* [EXERCISE OBJECTIVE]
Give back the full material, exactly as it reads.
== INFORMATION PROVIDED
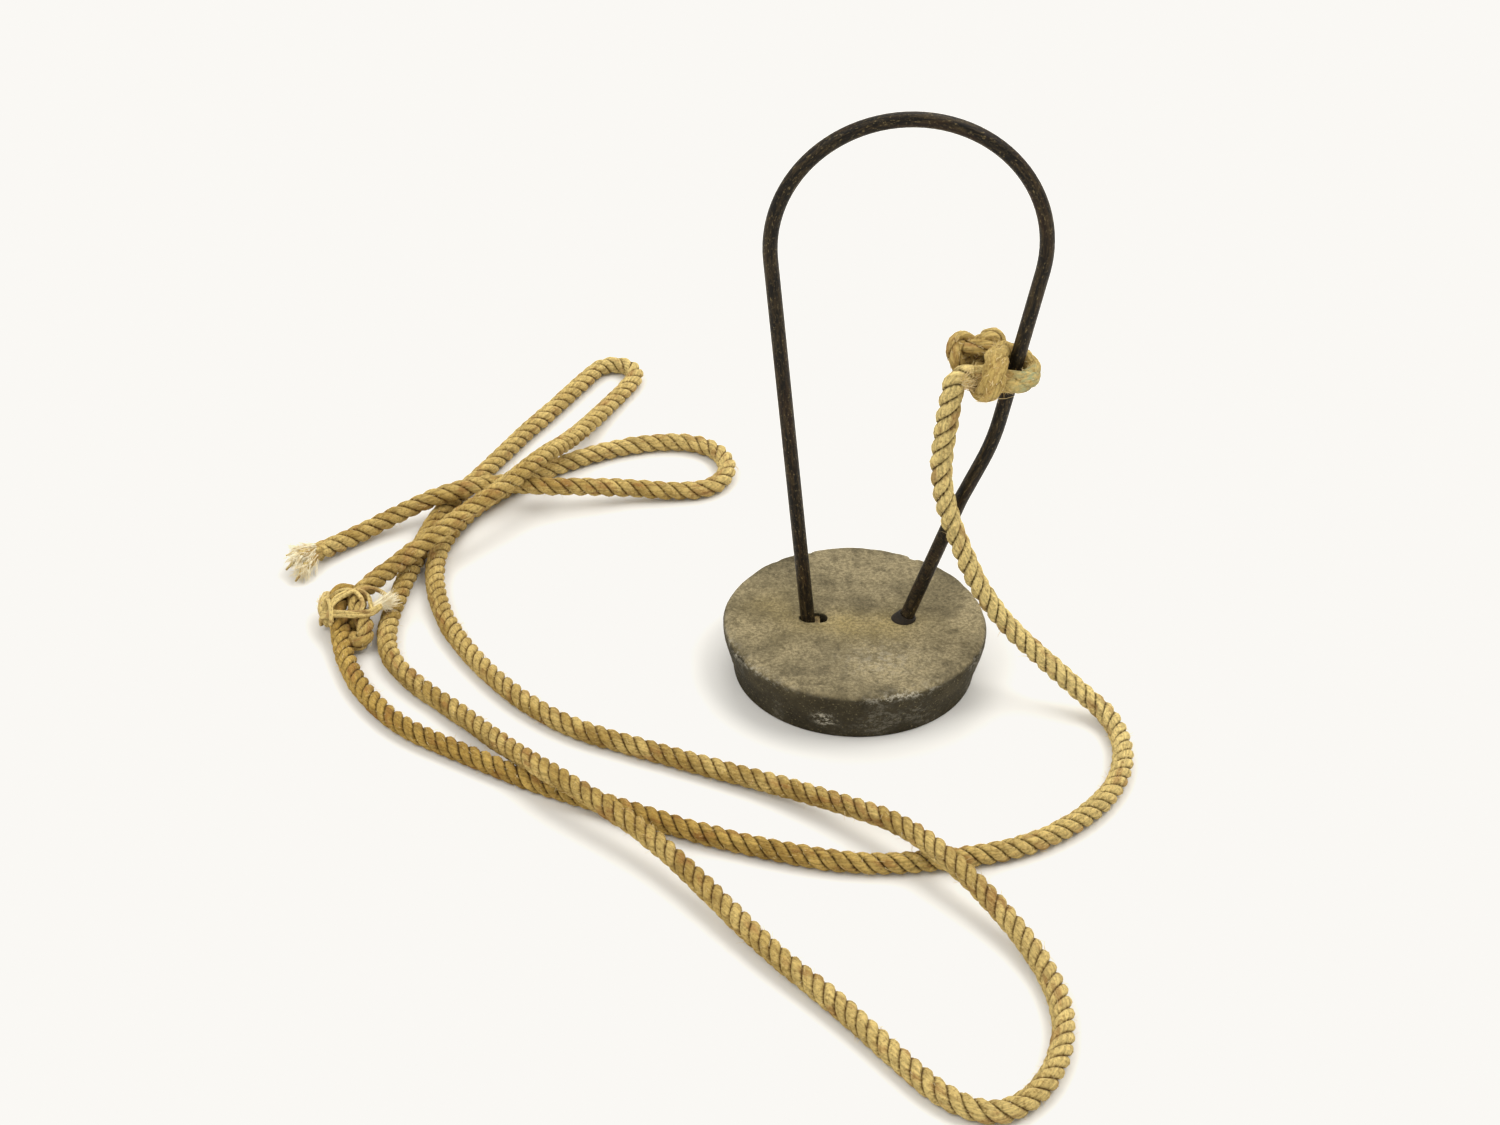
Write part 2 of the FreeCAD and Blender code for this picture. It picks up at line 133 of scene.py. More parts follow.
BAND_YARNS = [
    [(-183.4, 17.0, 2.0), (-183.6, 16.0, 5.2), (-180.6, 13.0, 8.6), (-175.6, 10.6, 10.4),
     (-170.0, 9.8, 10.8), (-165.4, 11.6, 9.9), (-162.6, 15.6, 9.8), (-161.6, 19.4, 9.8)],
    [(-183.2, 19.0, 2.2), (-183.4, 17.6, 6.0), (-180.0, 14.0, 9.6), (-175.0, 11.4, 11.2),
     (-169.6, 10.8, 11.6), (-165.0, 12.8, 10.6), (-162.4, 17.2, 10.3), (-160.8, 22.4, 10.5)],
]
ARCH_YARNS = [
    [(-178.2, 9.6, 8.0), (-179.2, 12.4, 10.4), (-179.0, 16.0, 11.6), (-177.6, 19.4, 12.2),
     (-174.2, 21.8, 12.8), (-170.2, 22.8, 12.8), (-166.8, 20.6, 12.0), (-165.4, 15.6, 11.2),
     (-164.8, 12.8, 10.4)],
    [(-180.0, 11.4, 8.6), (-179.0, 14.6, 11.4), (-176.6, 17.6, 12.5), (-173.0, 21.0, 13.0),
     (-169.2, 23.4, 12.8), (-166.4, 24.6, 12.4), (-163.6, 24.4, 11.4), (-161.4, 24.0, 9.8)],
    [(-181.6, 21.4, 9.4), (-180.4, 19.0, 11.0), (-179.4, 15.4, 11.8), (-178.6, 12.2, 10.8),
     (-178.4, 10.4, 9.2), (-178.8, 9.8, 7.0)],
    [(-180.4, 22.8, 9.4), (-178.6, 23.6, 11.0), (-175.2, 23.8, 12.2), (-171.2, 21.4, 13.0),
     (-168.4, 17.2, 12.6), (-167.8, 13.4, 11.6), (-169.4, 10.6, 11.2)],
]
YARN_RADIUS = 0.82
LEFT_STUB = [(-179.4, 15.0, 4.2), (-182.0, 18.6, 6.0), (-182.6, 22.8, 6.6), (-181.6, 27.0, 6.6)]
# The bail's line, mm: height and sideways place of each leg's corners, then the crown's
# middle, sideways and up, and its radius.
BAIL_LEFT = [(5.0, -14.4), (80.0, -22.6), (152.0, -30.0), (157.5, -30.3)]
BAIL_RIGHT = [(5.0, 12.3), (67.0, 33.0), (89.0, 42.2), (148.0, 53.3), (157.5, 54.3)]
BAIL_CENTRE = (12.0, 157.5)
BAIL_RADIUS = 42.3


# ---- node helpers -----------------------------------------------------------------
SHEEN_ROUGHNESS = 0.6
MIX_A, MIX_B, MIX_COLOUR = 6, 7, 2   # the Mix node's colour sockets


class Shader:
    """A node material under construction, with short calls for the nodes that it needs."""

    def __init__(self, name, roughness=0.8, metallic=0.0, specular=0.3, sheen=0.0):
        self.material = bpy.data.materials.new(name)
        self.material.use_nodes = True
        self.tree = self.material.node_tree
        self.surface = self.tree.nodes["Principled BSDF"]
        self.surface.inputs["Roughness"].default_value = roughness
        self.surface.inputs["Metallic"].default_value = metallic
        self.surface.inputs["Specular IOR Level"].default_value = specular
        self.surface.inputs["Sheen Weight"].default_value = sheen
        self.surface.inputs["Sheen Roughness"].default_value = SHEEN_ROUGHNESS

    def put(self, socket, value):
        """Links an output to a socket, or sets the socket's own value."""
        if isinstance(value, bpy.types.NodeSocket):
            self.tree.links.new(value, socket)
        elif isinstance(value, tuple) and len(value) == 3 and socket.type == "RGBA":
            socket.default_value = (*value, 1.0)
        else:
            socket.default_value = value

    def object_space(self):
        """The piece's own coordinates, in metres."""
        return self.tree.nodes.new("ShaderNodeTexCoord").outputs["Object"]

    def lay_space(self):
        """Millimetres round the rope and along it, held in the rope's UV map."""
        node = self.tree.nodes.new("ShaderNodeUVMap")
        node.uv_map = "lay"
        return node.outputs["UV"]

    def attribute(self, name, output="Fac"):
        node = self.tree.nodes.new("ShaderNodeAttribute")
        node.attribute_name = name
        return node.outputs[output]

    def scaled(self, vector, scale, shift=(0.0, 0.0, 0.0)):
        node = self.tree.nodes.new("ShaderNodeMapping")
        self.put(node.inputs["Vector"], vector)
        node.inputs["Scale"].default_value = scale
        node.inputs["Location"].default_value = shift
        return node.outputs["Vector"]

    def noise(self, vector, scale, detail=4.0, roughness=0.55):
        node = self.tree.nodes.new("ShaderNodeTexNoise")
        self.put(node.inputs["Vector"], vector)
        node.inputs["Scale"].default_value = scale
        node.inputs["Detail"].default_value = detail
        node.inputs["Roughness"].default_value = roughness
        return node.outputs["Fac"]

    def span(self, value, low, high, to_low=0.0, to_high=1.0):
        """A value from low to high stretched to another range, with smooth ends."""
        node = self.tree.nodes.new("ShaderNodeMapRange")
        node.interpolation_type = "SMOOTHSTEP"
        self.put(node.inputs["Value"], value)
        node.inputs["From Min"].default_value = low
        node.inputs["From Max"].default_value = high
        node.inputs["To Min"].default_value = to_low
        node.inputs["To Max"].default_value = to_high
        return node.outputs["Result"]

    def maths(self, operation, a, b=0.0):
        node = self.tree.nodes.new("ShaderNodeMath")
        node.operation = operation
        self.put(node.inputs[0], a)
        self.put(node.inputs[1], b)
        return node.outputs[0]

    def mix(self, amount, a, b):
        node = self.tree.nodes.new("ShaderNodeMix")
        node.data_type = "RGBA"
        node.blend_type = "MIX"
        self.put(node.inputs["Factor"], amount)
        self.put(node.inputs[MIX_A], a)
        self.put(node.inputs[MIX_B], b)
        return node.outputs[MIX_COLOUR]

    def bump(self, height, strength, distance):
        """Adds a layer of relief, in metres, over the ones put on before it."""
        node = self.tree.nodes.new("ShaderNodeBump")
        self.put(node.inputs["Height"], height)
        node.inputs["Strength"].default_value = strength
        node.inputs["Distance"].default_value = distance
        previous = self.surface.inputs["Normal"]
        if previous.is_linked:
            self.tree.links.new(previous.links[0].from_socket, node.inputs["Normal"])
        self.tree.links.new(node.outputs["Normal"], previous)

    def finish(self, base, roughness=None):
        self.put(self.surface.inputs["Base Color"], base)
        if roughness is not None:
            self.put(self.surface.inputs["Roughness"], roughness)
        return self.material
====
* [THE SOLUTION]
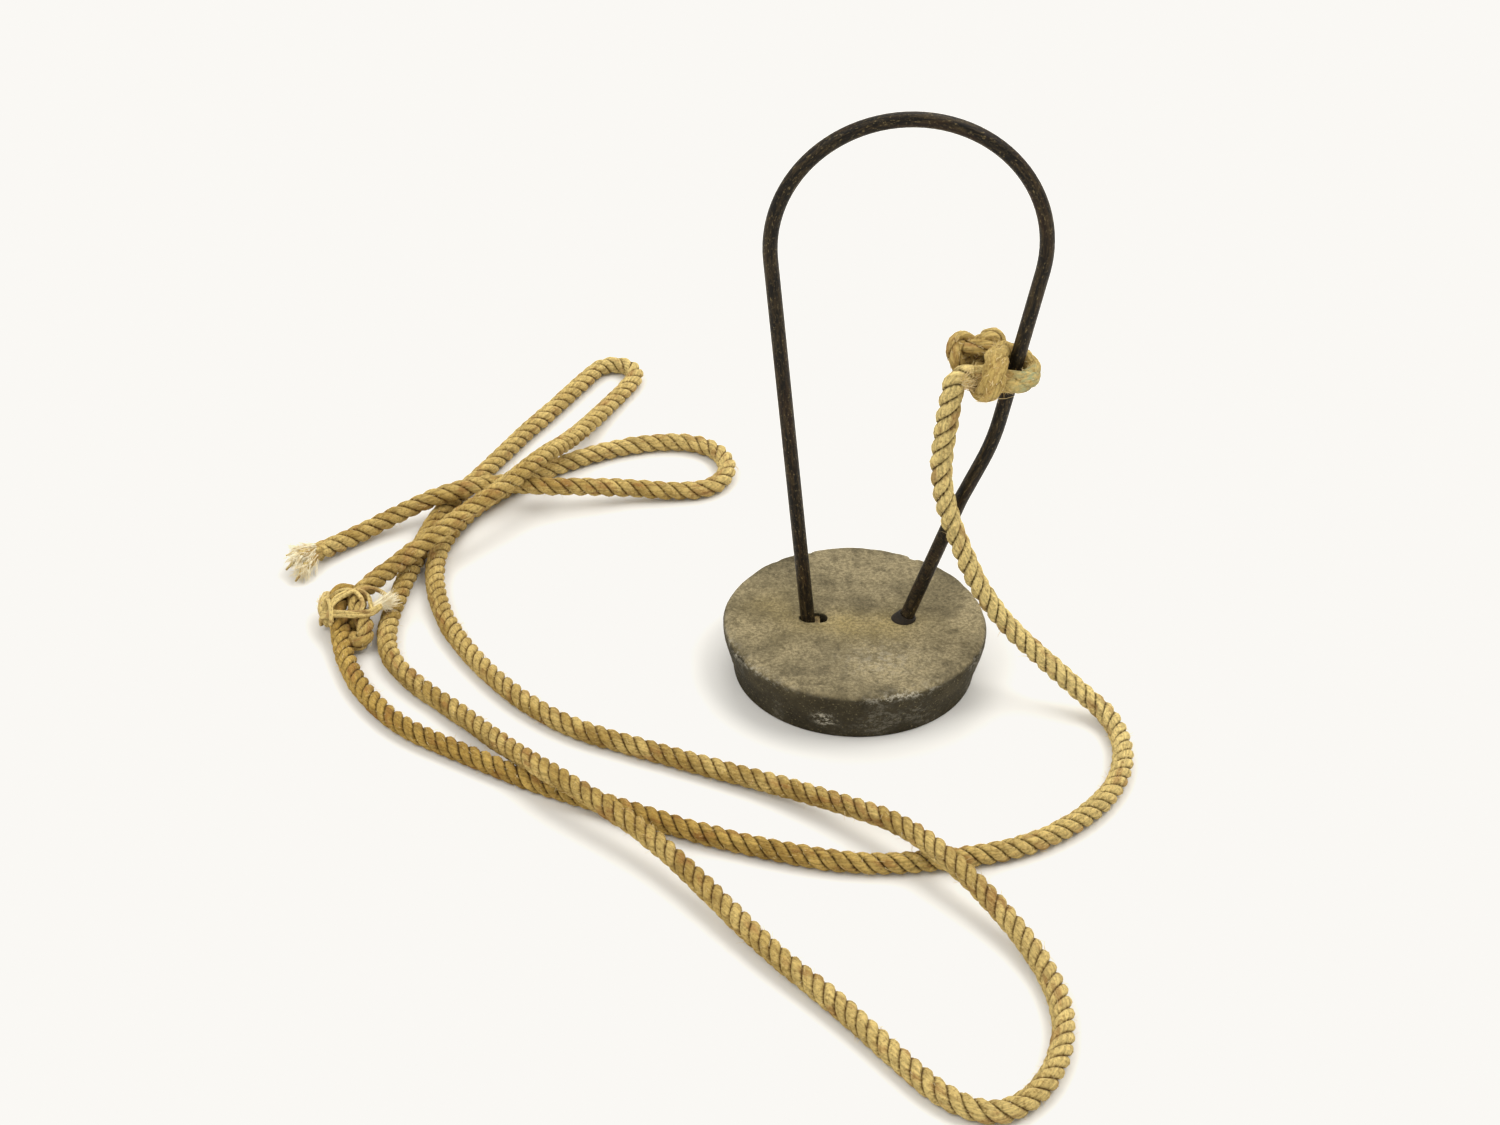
Write part 2 of the FreeCAD and Blender code for this picture. It picks up at line 133 of scene.py. More parts follow.
BAND_YARNS = [
    [(-183.4, 17.0, 2.0), (-183.6, 16.0, 5.2), (-180.6, 13.0, 8.6), (-175.6, 10.6, 10.4),
     (-170.0, 9.8, 10.8), (-165.4, 11.6, 9.9), (-162.6, 15.6, 9.8), (-161.6, 19.4, 9.8)],
    [(-183.2, 19.0, 2.2), (-183.4, 17.6, 6.0), (-180.0, 14.0, 9.6), (-175.0, 11.4, 11.2),
     (-169.6, 10.8, 11.6), (-165.0, 12.8, 10.6), (-162.4, 17.2, 10.3), (-160.8, 22.4, 10.5)],
]
ARCH_YARNS = [
    [(-178.2, 9.6, 8.0), (-179.2, 12.4, 10.4), (-179.0, 16.0, 11.6), (-177.6, 19.4, 12.2),
     (-174.2, 21.8, 12.8), (-170.2, 22.8, 12.8), (-166.8, 20.6, 12.0), (-165.4, 15.6, 11.2),
     (-164.8, 12.8, 10.4)],
    [(-180.0, 11.4, 8.6), (-179.0, 14.6, 11.4), (-176.6, 17.6, 12.5), (-173.0, 21.0, 13.0),
     (-169.2, 23.4, 12.8), (-166.4, 24.6, 12.4), (-163.6, 24.4, 11.4), (-161.4, 24.0, 9.8)],
    [(-181.6, 21.4, 9.4), (-180.4, 19.0, 11.0), (-179.4, 15.4, 11.8), (-178.6, 12.2, 10.8),
     (-178.4, 10.4, 9.2), (-178.8, 9.8, 7.0)],
    [(-180.4, 22.8, 9.4), (-178.6, 23.6, 11.0), (-175.2, 23.8, 12.2), (-171.2, 21.4, 13.0),
     (-168.4, 17.2, 12.6), (-167.8, 13.4, 11.6), (-169.4, 10.6, 11.2)],
]
YARN_RADIUS = 0.82
LEFT_STUB = [(-179.4, 15.0, 4.2), (-182.0, 18.6, 6.0), (-182.6, 22.8, 6.6), (-181.6, 27.0, 6.6)]
# The bail's line, mm: height and sideways place of each leg's corners, then the crown's
# middle, sideways and up, and its radius.
BAIL_LEFT = [(5.0, -14.4), (80.0, -22.6), (152.0, -30.0), (157.5, -30.3)]
BAIL_RIGHT = [(5.0, 12.3), (67.0, 33.0), (89.0, 42.2), (148.0, 53.3), (157.5, 54.3)]
BAIL_CENTRE = (12.0, 157.5)
BAIL_RADIUS = 42.3


# ---- node helpers -----------------------------------------------------------------
SHEEN_ROUGHNESS = 0.6
MIX_A, MIX_B, MIX_COLOUR = 6, 7, 2   # the Mix node's colour sockets


class Shader:
    """A node material under construction, with short calls for the nodes that it needs."""

    def __init__(self, name, roughness=0.8, metallic=0.0, specular=0.3, sheen=0.0):
        self.material = bpy.data.materials.new(name)
        self.material.use_nodes = True
        self.tree = self.material.node_tree
        self.surface = self.tree.nodes["Principled BSDF"]
        self.surface.inputs["Roughness"].default_value = roughness
        self.surface.inputs["Metallic"].default_value = metallic
        self.surface.inputs["Specular IOR Level"].default_value = specular
        self.surface.inputs["Sheen Weight"].default_value = sheen
        self.surface.inputs["Sheen Roughness"].default_value = SHEEN_ROUGHNESS

    def put(self, socket, value):
        """Links an output to a socket, or sets the socket's own value."""
        if isinstance(value, bpy.types.NodeSocket):
            self.tree.links.new(value, socket)
        elif isinstance(value, tuple) and len(value) == 3 and socket.type == "RGBA":
            socket.default_value = (*value, 1.0)
        else:
            socket.default_value = value

    def object_space(self):
        """The piece's own coordinates, in metres."""
        return self.tree.nodes.new("ShaderNodeTexCoord").outputs["Object"]

    def lay_space(self):
        """Millimetres round the rope and along it, held in the rope's UV map."""
        node = self.tree.nodes.new("ShaderNodeUVMap")
        node.uv_map = "lay"
        return node.outputs["UV"]

    def attribute(self, name, output="Fac"):
        node = self.tree.nodes.new("ShaderNodeAttribute")
        node.attribute_name = name
        return node.outputs[output]

    def scaled(self, vector, scale, shift=(0.0, 0.0, 0.0)):
        node = self.tree.nodes.new("ShaderNodeMapping")
        self.put(node.inputs["Vector"], vector)
        node.inputs["Scale"].default_value = scale
        node.inputs["Location"].default_value = shift
        return node.outputs["Vector"]

    def noise(self, vector, scale, detail=4.0, roughness=0.55):
        node = self.tree.nodes.new("ShaderNodeTexNoise")
        self.put(node.inputs["Vector"], vector)
        node.inputs["Scale"].default_value = scale
        node.inputs["Detail"].default_value = detail
        node.inputs["Roughness"].default_value = roughness
        return node.outputs["Fac"]

    def span(self, value, low, high, to_low=0.0, to_high=1.0):
        """A value from low to high stretched to another range, with smooth ends."""
        node = self.tree.nodes.new("ShaderNodeMapRange")
        node.interpolation_type = "SMOOTHSTEP"
        self.put(node.inputs["Value"], value)
        node.inputs["From Min"].default_value = low
        node.inputs["From Max"].default_value = high
        node.inputs["To Min"].default_value = to_low
        node.inputs["To Max"].default_value = to_high
        return node.outputs["Result"]

    def maths(self, operation, a, b=0.0):
        node = self.tree.nodes.new("ShaderNodeMath")
        node.operation = operation
        self.put(node.inputs[0], a)
        self.put(node.inputs[1], b)
        return node.outputs[0]

    def mix(self, amount, a, b):
        node = self.tree.nodes.new("ShaderNodeMix")
        node.data_type = "RGBA"
        node.blend_type = "MIX"
        self.put(node.inputs["Factor"], amount)
        self.put(node.inputs[MIX_A], a)
        self.put(node.inputs[MIX_B], b)
        return node.outputs[MIX_COLOUR]

    def bump(self, height, strength, distance):
        """Adds a layer of relief, in metres, over the ones put on before it."""
        node = self.tree.nodes.new("ShaderNodeBump")
        self.put(node.inputs["Height"], height)
        node.inputs["Strength"].default_value = strength
        node.inputs["Distance"].default_value = distance
        previous = self.surface.inputs["Normal"]
        if previous.is_linked:
            self.tree.links.new(previous.links[0].from_socket, node.inputs["Normal"])
        self.tree.links.new(node.outputs["Normal"], previous)

    def finish(self, base, roughness=None):
        self.put(self.surface.inputs["Base Color"], base)
        if roughness is not None:
            self.put(self.surface.inputs["Roughness"], roughness)
        return self.material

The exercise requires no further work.